The Bank of England has left interest rates unchanged at 0.5% in a move which was widely anticipated by economists.
Ed Hutchings, UK sovereign portfolio manager at Aviva Investors, said the decision was “at first glance, a modestly dovish one.”
The outlook for both gilt yields and the currency is dependent on the state of Brexit negotiations and the incoming domestic data, he said.
But Craig Inches, head of rates and cash at Royal London Asset Management, said the bank had missed another opportunity to raise rates.
“Despite a run of soft data, the economy may turn out to be more robust than recent evidence, and the Bank’s newly lowered forecasts, suggest,” he said.

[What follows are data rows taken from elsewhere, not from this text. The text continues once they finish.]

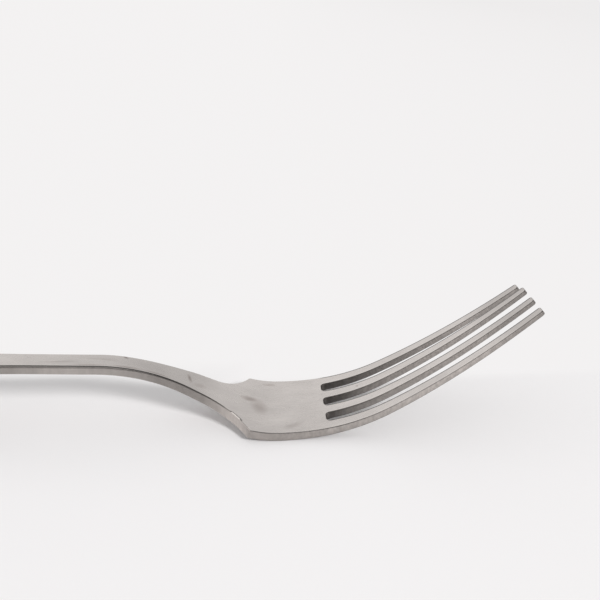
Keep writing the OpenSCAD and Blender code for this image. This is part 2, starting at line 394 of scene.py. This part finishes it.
def steps_between(a, b, steps):
    return [a + (b - a) * i / steps for i in range(steps + 1)]


def strip(a, b, steps):
    """Quads between two paired runs of points, a counting up and b counting down."""
    return [(a + i, a + i + 1, b - i - 1, b - i) for i in range(steps)]


def burnished(x, y):
    """Share of the burnished bevel in the near edge of the flare. It tilts normals, not the surface."""
    if y > 0:
        return 0
    return float(np.interp(x, BURNISH_X, BURNISH_SHARE))


def add_float(mesh, name, values):
    mesh.attributes.new(name, "FLOAT", "POINT").data.foreach_set("value", values)


def make_region(name, loop, faces, joints, bend=(0, 0)):
    """A closed mesh from a counterclockwise outline loop and the faces of its plan.

    joints holds the loop's edges that meet another region: their walls keep flat normals.
    For the shader, wall is 0 on the faces and 1 on the walls, and rim is the outline's normal
    across the fork, held only along the edge of the upper face."""
    angles = steps_between(0, 90, EDGE_STEPS)
    layers = [(-1, a, 0) for a in reversed(angles)] + [(1, a, 0) for a in angles] + [(1, 90, 1)]
    points, normals, wall, rim = [], [], [], []
    for face, a, inner in layers:
        for x, y, nx, ny, mitre in loop:
            r = edge_r(x, face)
            d = r * (1 - cos_d(a)) + inner * RIM_W
            v = sheet(x) / 2 - r * (1 - sin_d(a))
            mx, my = mitre or (nx, ny)
            lean = a
            if face > 0 and not inner:
                lean = min(a, 90 - BURNISH_A * burnished(x, y))
            flat_normal = (nx * cos_d(lean), ny * cos_d(lean), face * sin_d(lean))
            point, normal = on_sheet(x - mx * d, y - my * d, face * v, flat_normal, bend)
            points.append(point)
            normals.append(normal)
            wall.append(cos_d(a))
            rim.append(0 if inner or face < 0 else ny)
    count = len(loop)
    top = (len(layers) - 1) * count
    polygons = []
    for j in range(len(layers) - 1):
        for i in range(count):
            k = (i + 1) % count
            low, high = j * count, (j + 1) * count
            polygons.append((low + i, low + k, high + k, high + i))
    wall_count = len(polygons)
    polygons += [tuple(reversed(f)) for f in faces]
    polygons += [tuple(top + i for i in f) for f in faces]

    mesh = bpy.data.meshes.new(name)
    mesh.from_pydata(points, [], polygons)
    mesh.update()
    flat = set(joints)
    corner_normals = []
    for index, polygon in enumerate(mesh.polygons):
        polygon.use_smooth = True
        joint = index < wall_count and index % count in flat
        for vertex in polygon.vertices:
            corner_normals.append(tuple(polygon.normal) if joint else normals[vertex])
    mesh.normals_split_custom_set(corner_normals)
    add_float(mesh, "wall", wall)
    add_float(mesh, "rim", rim)
    piece = bpy.data.objects.new(name, mesh)
    bpy.context.scene.collection.objects.link(piece)
    return piece


def strip_region(name, right, left, joints, bend=(0, 0)):
    """A region between two edges. Its joints are at its back or front end, or both."""
    n = len(right)
    loop = right + left[::-1]
    ends = {"back": 2 * n - 1, "front": n - 1}
    return make_region(name, loop, strip(0, 2 * n - 1, n - 1), [ends[j] for j in joints], bend)


def make_handle():
    """The round end, the grip that tapers in and the slender stretch."""
    side = []
    for a in steps_between(END_START_A, 90, END_STEPS):
        nx, ny = -cos_d(a) / GRIP_END_L, sin_d(a) / (GRIP_W / 2)
        n = math.hypot(nx, ny)
        side.append((X_GRIP - GRIP_END_L * cos_d(a), GRIP_W / 2 * sin_d(a), nx / n, ny / n, None))
    for x in steps_between(X_GRIP, X_SLIM, GRIP_STEPS)[1:]:
        side.append(edge_point(x, *cubic(GRIP_START, GRIP_END, x)))
    for x in steps_between(X_SLIM, X_NECK, SLIM_STEPS)[1:]:
        side.append(edge_point(x, WAIST_W / 2, 0))
    return strip_region("handle_steel", mirrored(side), side, ["front"])


def make_neck():
    """From the waist to the start of the flare."""
    side = []
    for x in steps_between(X_NECK, X_FLARE, NECK_STEPS):
        point = joint_point if x == X_FLARE else edge_point
        side.append(point(x, *cubic(NECK_START, FLARE_START, x)))
    return strip_region("neck_steel", mirrored(side), side, ["back", "front"])


def outer_y(x):
    """Half the width across the palm and the tines."""
    return cubic(SIDE_START, SIDE_END, x)[0]


def width_of_tine(x):
    return TINE_W + (TIP_W - TINE_W) * (x - X_ROOT) / TINE_L


def tine_y(lane, side, x):
    """Edge of a tine. Lane 0 is the outer tine on the -Y side, and side is -1 or 1."""
    gaps = TINES - 1
    pitch = (2 * outer_y(x) - width_of_tine(x)) / gaps
    return (lane - gaps / 2) * pitch + side * width_of_tine(x) / 2


def stub_edge(lane, side):
    """The part of a tine's edge that rounds the end of the slot, or runs straight outside."""
    points = []
    outer = lane == (0 if side < 0 else TINES - 1)
    for a in steps_between(0, 90, SLOT_STEPS):
        x = X_JOIN - SLOT_R * cos_d(a)
        y = tine_y(lane, side, x)
        if outer:
            points.append((x, y, 0, side, None))
        else:
            points.append((x, y + side * SLOT_R * (1 - sin_d(a)), cos_d(a), side * sin_d(a), None))
    return points


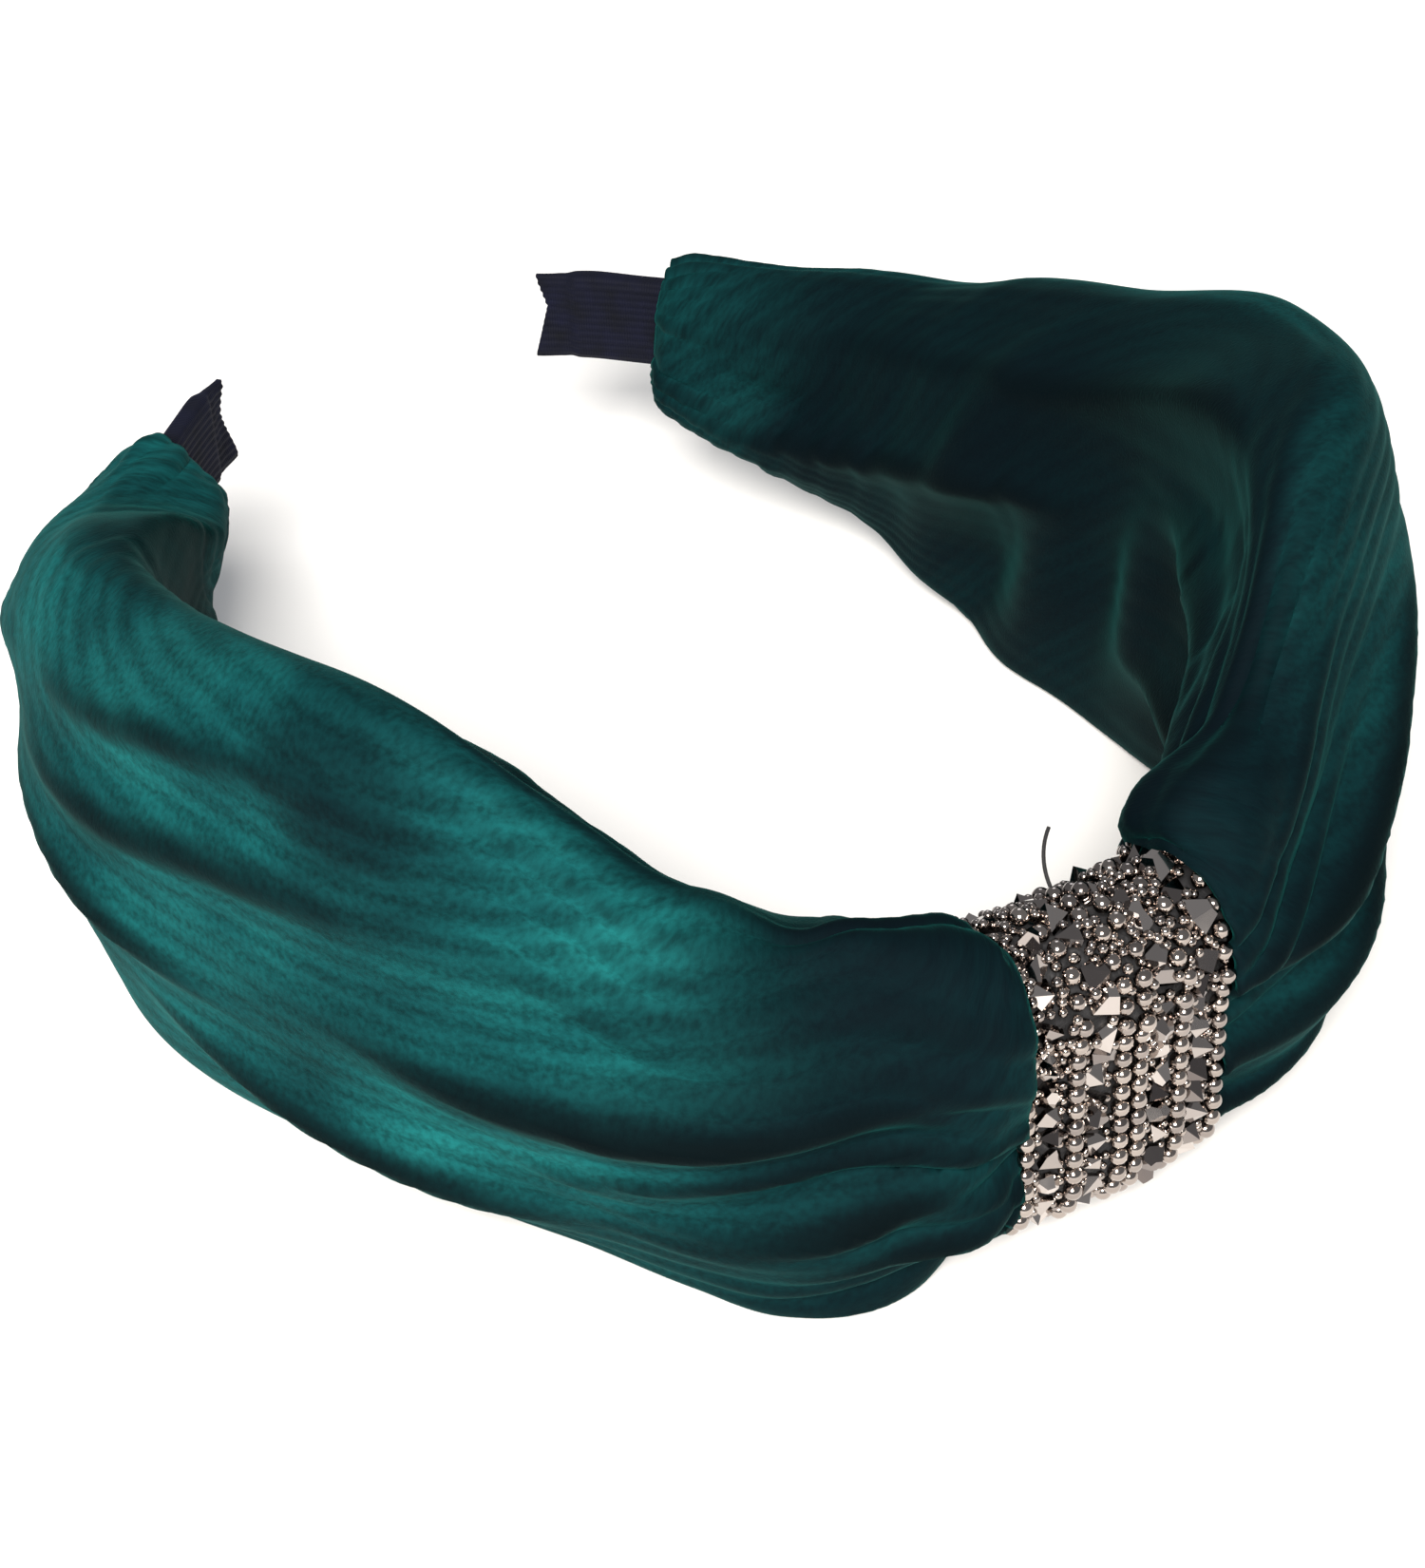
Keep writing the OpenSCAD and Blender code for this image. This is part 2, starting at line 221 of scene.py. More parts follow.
# Grooves between the folds, each a path of (length along, degrees round, depth). Degrees run
# from -90 under the band, by 0 outside, 90 on top and 180 inside, to 270 under it again.
# width is how far the fold's shoulders are from the groove's bottom.
GROOVES = {
    LEFT: [
        (9, [(12, 6, 4.5), (28, 8, 4.5), (40, 3, 3.5), (56, 2, 2.2), (80, 4, 0)]),
        (5, [(12, -12, 2.4), (26, -8, 2.2), (40, -14, 1.4), (58, -20, 0)]),
        (8, [(12, -40, 4.2), (21, -22, 4), (29, -28, 2.4), (44, -36, 0)]),
        (5, [(12, -62, 3.2), (16, -44, 3.4), (24, -38, 2), (34, -44, 0)]),
        (7, [(12, 34, 3.0), (22, 36, 2.6), (36, 34, 1.4), (60, 36, 0)]),
        (6, [(12, 60, 2.8), (20, 64, 2.0), (30, 66, 0)]),
        (7, [(45, -40, 0), (60, -34, 1.8), (80, -28, 2.0), (104, -22, 0)]),
        (7, [(60, 30, 0), (84, 28, 1.6), (104, 22, 1.6), (128, 20, 0)]),
        (6, [(84, -8, 0), (100, -4, 1.5), (120, 2, 1.3), (140, 4, 0)]),
        (6, [(70, 58, 0), (90, 52, 1.3), (110, 46, 1.2), (126, 44, 0)]),
        (8, [(132, 40, 0), (150, 20, 2.4), (164, 8, 2.8), (TAIL, 4, 2.2)]),
        (6, [(140, -30, 0), (156, -28, 2.2), (TAIL, -24, 1.6)]),
        (8, [(110, 96, 0), (130, 110, 2.4), (150, 140, 3.6), (166, 168, 3.6), (TAIL, 165, 2)]),
        (7, [(100, 196, 0), (130, 200, 2.4), (155, 206, 2.6), (TAIL, 204, 1.5)]),
        (9, [(14, 150, 3), (50, 140, 2.4), (90, 142, 3.2), (125, 150, 2)]),
        (8, [(14, 205, 3), (45, 196, 2.5), (80, 190, 2.6), (104, 182, 0)]),
    ],
    RIGHT: [
        (8, [(12, 8, 4.0), (20, 4, 4.2), (32, 6, 3.0), (48, 20, 2.2), (66, 30, 0)]),
        (8, [(12, -28, 4.0), (22, -26, 3.8), (36, -16, 2.6), (56, -10, 0)]),
        (6, [(12, -56, 3.2), (20, -46, 2.6), (34, -40, 0)]),
        (7, [(12, 44, 2.6), (22, 48, 2.0), (40, 54, 0)]),
        (6, [(12, 72, 2.4), (18, 76, 2.8), (26, 80, 0)]),
        (5, [(13, 98, 2.2), (18, 104, 2.6), (24, 108, 0)]),
        (7, [(52, -34, 0), (70, -30, 1.8), (96, -24, 2.0), (120, -18, 0)]),
        (7, [(60, 6, 0), (84, 8, 1.8), (110, 10, 1.6), (136, 6, 0)]),
        (7, [(70, 46, 0), (90, 44, 1.6), (112, 38, 1.2), (130, 36, 0)]),
        (8, [(136, 20, 0), (156, 12, 2.4), (TAIL, 8, 2.2)]),
        (12, [(40, 112, 0), (62, 124, 3.0), (97, 142, 3.6), (118, 146, 3.4), (141, 150, 3.6), (160, 152, 3.2),
              (TAIL, 150, 1.8)]),
        (10, [(96, 172, 0), (104, 176, 2.4), (126, 186, 3.6), (149, 205, 4.0), (163, 218, 3.6),
              (TAIL, 210, 1.8)]),
        (6, [(146, 224, 0), (158, 232, 1.8), (TAIL, 226, 1.4)]),
        (8, [(14, 150, 3), (34, 150, 2.6), (60, 158, 3.0), (86, 160, 0)]),
        (8, [(14, 205, 3), (40, 200, 2.8), (66, 196, 3.0), (92, 204, 0)]),
    ],
}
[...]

Professor Peter Urwin, director of the Centre for Employment Research, said the decision to hold rates down had not been a foregone conclusion.
He commented: “The manufacturing sector is still growing, and interest rate rises are needed to get back to normal monetary conditions – inflation of 2.5% does not change this.”
Urwin added that as the Brexit rollercoaster is moving forward some benefit from continued growth in the global economy would be felt.
But the bank’s caution is not expected to last indefinitely.
“Unless the economic news worsens significantly or the Brexit negotiations collapse, we are still set for rises over the coming year,” Urwin said.